(Structured object records)
┄┄┄┄┄┄┄┄┄┄

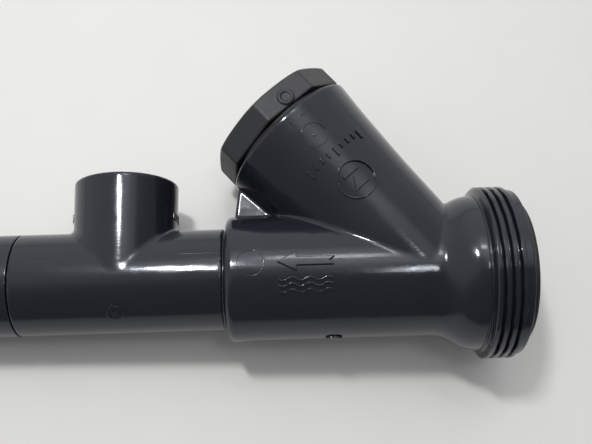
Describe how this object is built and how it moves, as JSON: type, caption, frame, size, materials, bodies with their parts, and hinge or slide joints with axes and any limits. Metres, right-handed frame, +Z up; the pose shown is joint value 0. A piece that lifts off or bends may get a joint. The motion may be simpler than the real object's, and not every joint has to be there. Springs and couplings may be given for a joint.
{
  "type": "ball check valve",
  "caption": "Y-pattern plastic ball check valve with a threaded union end and a screw cap on its angled branch, cemented to a plain branch tee and a straight coupling.",
  "frame": {"origin": "centre of the bounding box at its lowest height, under the assembly as it lies on its side", "axes": "+X along the run towards the threaded inlet, +Y towards the side the tee branch and the capped branch point to, +Z up; the flow goes along -X"},
  "size_m": [0.2994, 0.15, 0.0842],
  "materials": {
    "grey_pvc": "moulded, glossy dark grey",
    "cap_plastic": "satin, slightly lighter grey",
    "black_rubber": "matte black",
    "ball_rubber": "smooth matte black",
    "ball_metal": "as cast"
  },
  "bodies": {
    "valve": {"valve_body": "grey_pvc", "branch_tee": "grey_pvc", "pipe_coupling": "grey_pvc", "pipe_nipple_left": "grey_pvc", "pipe_nipple_right": "grey_pvc", "reducing_bush": "grey_pvc"},
    "cap_seal": {"cap_o_ring": "black_rubber"},
    "cap": {"screw_cap": "cap_plastic"},
    "ball": {"ball_coating": "ball_rubber", "ball_core": "ball_metal"},
    "seat_insert": {"seat_carrier": "grey_pvc", "seat_ring": "black_rubber", "carrier_o_ring": "black_rubber", "face_gasket": "black_rubber"}
  },
  "joints": [
    {"name": "cap_rise", "type": "slide", "parent": "valve", "child": "cap_seal", "axis": [-0.6561, 0.7547, 0], "range_m": [0, 0.016]},
    {"name": "cap_turn", "type": "hinge", "parent": "cap_seal", "child": "cap", "pos_m": [0.10275, -0.03286, 0.0421], "axis": [-0.6561, 0.7547, 0], "range_deg": [0, 1440]},
    {"name": "ball_lift", "type": "slide", "parent": "valve", "child": "ball", "axis": [-0.6561, 0.7547, 0], "range_m": [0, 0.076]},
    {"name": "seat_out", "type": "slide", "parent": "valve", "child": "seat_insert", "axis": [1, 0, 0], "range_m": [0, 0.045]}
  ],
  "couplings": [
    {"joint": "cap_turn", "follows": "cap_rise", "rad_per_m": 1570.8}
  ]
}
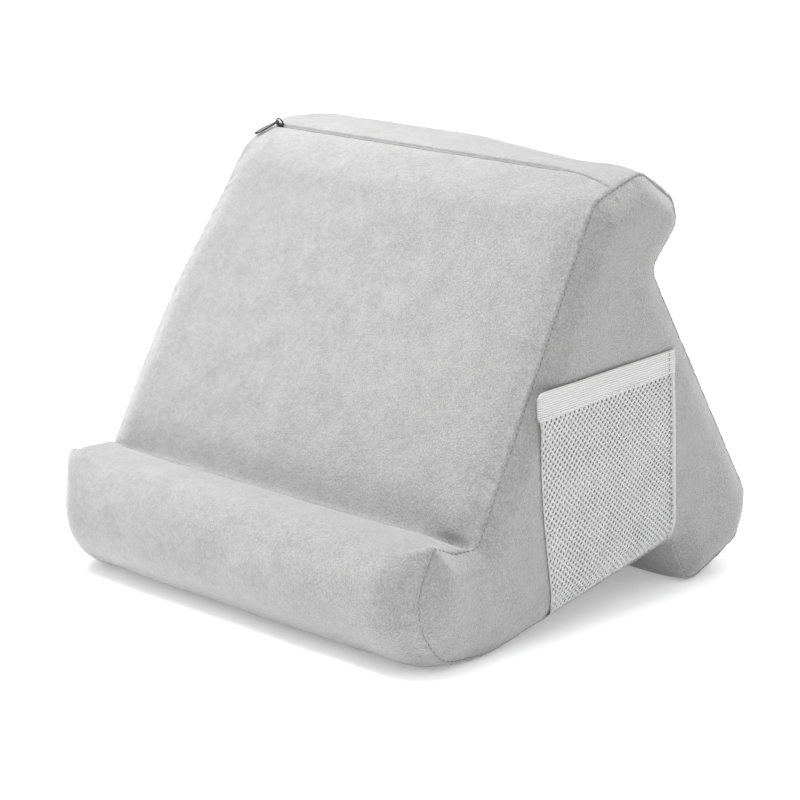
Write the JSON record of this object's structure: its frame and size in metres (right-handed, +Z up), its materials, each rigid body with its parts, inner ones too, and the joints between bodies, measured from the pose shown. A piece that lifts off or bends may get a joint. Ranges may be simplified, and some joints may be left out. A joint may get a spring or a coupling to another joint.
{
  "type": "tablet stand",
  "caption": "Soft pillow tablet stand: a foam block in a zipped light-grey plush cover, with a sloping face, a front lip and a mesh side pocket.",
  "frame": {"origin": "middle of the box, on the surface that the lip and the rear foot stand on", "axes": "+Z up, -Y to the front lip and the user, +X to the user's right, where the pocket is"},
  "size_m": [0.277, 0.2832, 0.2423],
  "materials": {
    "plush": "matte",
    "foam": "matte",
    "mesh": "matte",
    "elastic": "matte",
    "binding": "matte",
    "thread": "matte",
    "zip_tape": "matte",
    "zip_coil": "satin",
    "zip_metal": "satin"
  },
  "bodies": {
    "cushion": {"foam_core": "foam", "face_panel": "plush", "lip_panel": "plush", "base_panel": "plush", "back_panel": "plush", "left_side_panel": "plush", "right_side_panel": "plush", "pocket_mesh": "mesh", "pocket_elastic_band": "elastic", "pocket_rear_binding": "binding", "pocket_rear_stitching": "thread", "pocket_band_stitching": "thread", "pocket_front_stitching": "thread", "left_side_seam_thread": "thread", "right_side_seam_thread": "thread", "valley_seam_thread": "thread", "base_front_seam_thread": "thread", "base_rear_seam_thread": "thread", "top_left_seam_thread": "thread", "top_right_seam_thread": "thread", "zip_tape_front": "zip_tape", "zip_tape_rear": "zip_tape", "zip_coil_front": "zip_coil", "zip_coil_rear": "zip_coil", "zip_end_stop": "zip_metal", "zip_start_stop": "zip_metal"},
    "zip_slider": {"zip_slider": "zip_metal"},
    "pull_tab": {"zip_pull_tab": "zip_metal"}
  },
  "joints": [
    {"name": "zip_travel", "type": "slide", "parent": "cushion", "child": "zip_slider", "axis": [1, 0, 0], "range_m": [0, 0.207]},
    {"name": "pull_tab_flip", "type": "hinge", "parent": "zip_slider", "child": "pull_tab", "pos_m": [-0.12055, 0.01631, 0.2395], "axis": [0, 0.9336, 0.3584], "range_deg": [0, 180]}
  ]
}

┄┄┄┄┄┄┄┄┄┄

Restate each of the entries above verbatim.

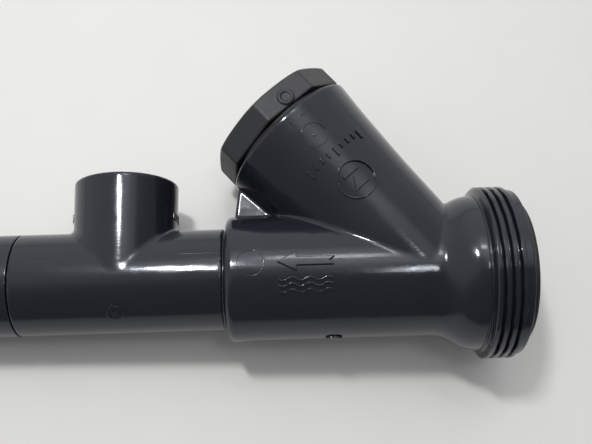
Describe how this object is built and how it moves, as JSON: type, caption, frame, size, materials, bodies with their parts, and hinge or slide joints with axes and any limits. Metres, right-handed frame, +Z up; the pose shown is joint value 0. A piece that lifts off or bends may get a joint. The motion may be simpler than the real object's, and not every joint has to be there. Springs and couplings may be given for a joint.
{
  "type": "ball check valve",
  "caption": "Y-pattern plastic ball check valve with a threaded union end and a screw cap on its angled branch, cemented to a plain branch tee and a straight coupling.",
  "frame": {"origin": "centre of the bounding box at its lowest height, under the assembly as it lies on its side", "axes": "+X along the run towards the threaded inlet, +Y towards the side the tee branch and the capped branch point to, +Z up; the flow goes along -X"},
  "size_m": [0.2994, 0.15, 0.0842],
  "materials": {
    "grey_pvc": "moulded, glossy dark grey",
    "cap_plastic": "satin, slightly lighter grey",
    "black_rubber": "matte black",
    "ball_rubber": "smooth matte black",
    "ball_metal": "as cast"
  },
  "bodies": {
    "valve": {"valve_body": "grey_pvc", "branch_tee": "grey_pvc", "pipe_coupling": "grey_pvc", "pipe_nipple_left": "grey_pvc", "pipe_nipple_right": "grey_pvc", "reducing_bush": "grey_pvc"},
    "cap_seal": {"cap_o_ring": "black_rubber"},
    "cap": {"screw_cap": "cap_plastic"},
    "ball": {"ball_coating": "ball_rubber", "ball_core": "ball_metal"},
    "seat_insert": {"seat_carrier": "grey_pvc", "seat_ring": "black_rubber", "carrier_o_ring": "black_rubber", "face_gasket": "black_rubber"}
  },
  "joints": [
    {"name": "cap_rise", "type": "slide", "parent": "valve", "child": "cap_seal", "axis": [-0.6561, 0.7547, 0], "range_m": [0, 0.016]},
    {"name": "cap_turn", "type": "hinge", "parent": "cap_seal", "child": "cap", "pos_m": [0.10275, -0.03286, 0.0421], "axis": [-0.6561, 0.7547, 0], "range_deg": [0, 1440]},
    {"name": "ball_lift", "type": "slide", "parent": "valve", "child": "ball", "axis": [-0.6561, 0.7547, 0], "range_m": [0, 0.076]},
    {"name": "seat_out", "type": "slide", "parent": "valve", "child": "seat_insert", "axis": [1, 0, 0], "range_m": [0, 0.045]}
  ],
  "couplings": [
    {"joint": "cap_turn", "follows": "cap_rise", "rad_per_m": 1570.8}
  ]
}
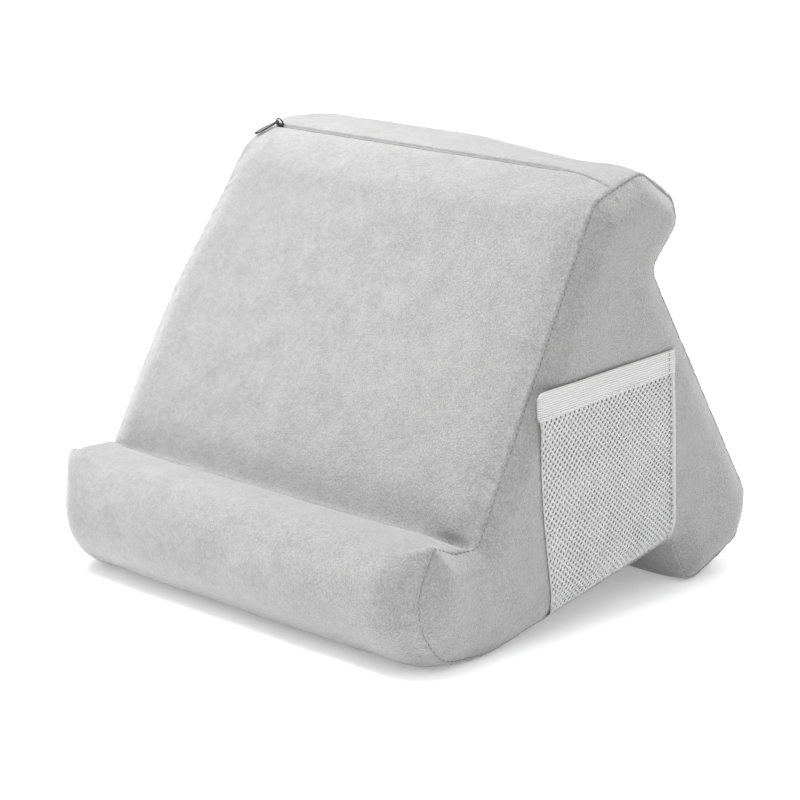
Write the JSON record of this object's structure: its frame and size in metres (right-handed, +Z up), its materials, each rigid body with its parts, inner ones too, and the joints between bodies, measured from the pose shown. A piece that lifts off or bends may get a joint. Ranges may be simplified, and some joints may be left out. A joint may get a spring or a coupling to another joint.
{
  "type": "tablet stand",
  "caption": "Soft pillow tablet stand: a foam block in a zipped light-grey plush cover, with a sloping face, a front lip and a mesh side pocket.",
  "frame": {"origin": "middle of the box, on the surface that the lip and the rear foot stand on", "axes": "+Z up, -Y to the front lip and the user, +X to the user's right, where the pocket is"},
  "size_m": [0.277, 0.2832, 0.2423],
  "materials": {
    "plush": "matte",
    "foam": "matte",
    "mesh": "matte",
    "elastic": "matte",
    "binding": "matte",
    "thread": "matte",
    "zip_tape": "matte",
    "zip_coil": "satin",
    "zip_metal": "satin"
  },
  "bodies": {
    "cushion": {"foam_core": "foam", "face_panel": "plush", "lip_panel": "plush", "base_panel": "plush", "back_panel": "plush", "left_side_panel": "plush", "right_side_panel": "plush", "pocket_mesh": "mesh", "pocket_elastic_band": "elastic", "pocket_rear_binding": "binding", "pocket_rear_stitching": "thread", "pocket_band_stitching": "thread", "pocket_front_stitching": "thread", "left_side_seam_thread": "thread", "right_side_seam_thread": "thread", "valley_seam_thread": "thread", "base_front_seam_thread": "thread", "base_rear_seam_thread": "thread", "top_left_seam_thread": "thread", "top_right_seam_thread": "thread", "zip_tape_front": "zip_tape", "zip_tape_rear": "zip_tape", "zip_coil_front": "zip_coil", "zip_coil_rear": "zip_coil", "zip_end_stop": "zip_metal", "zip_start_stop": "zip_metal"},
    "zip_slider": {"zip_slider": "zip_metal"},
    "pull_tab": {"zip_pull_tab": "zip_metal"}
  },
  "joints": [
    {"name": "zip_travel", "type": "slide", "parent": "cushion", "child": "zip_slider", "axis": [1, 0, 0], "range_m": [0, 0.207]},
    {"name": "pull_tab_flip", "type": "hinge", "parent": "zip_slider", "child": "pull_tab", "pos_m": [-0.12055, 0.01631, 0.2395], "axis": [0, 0.9336, 0.3584], "range_deg": [0, 180]}
  ]
}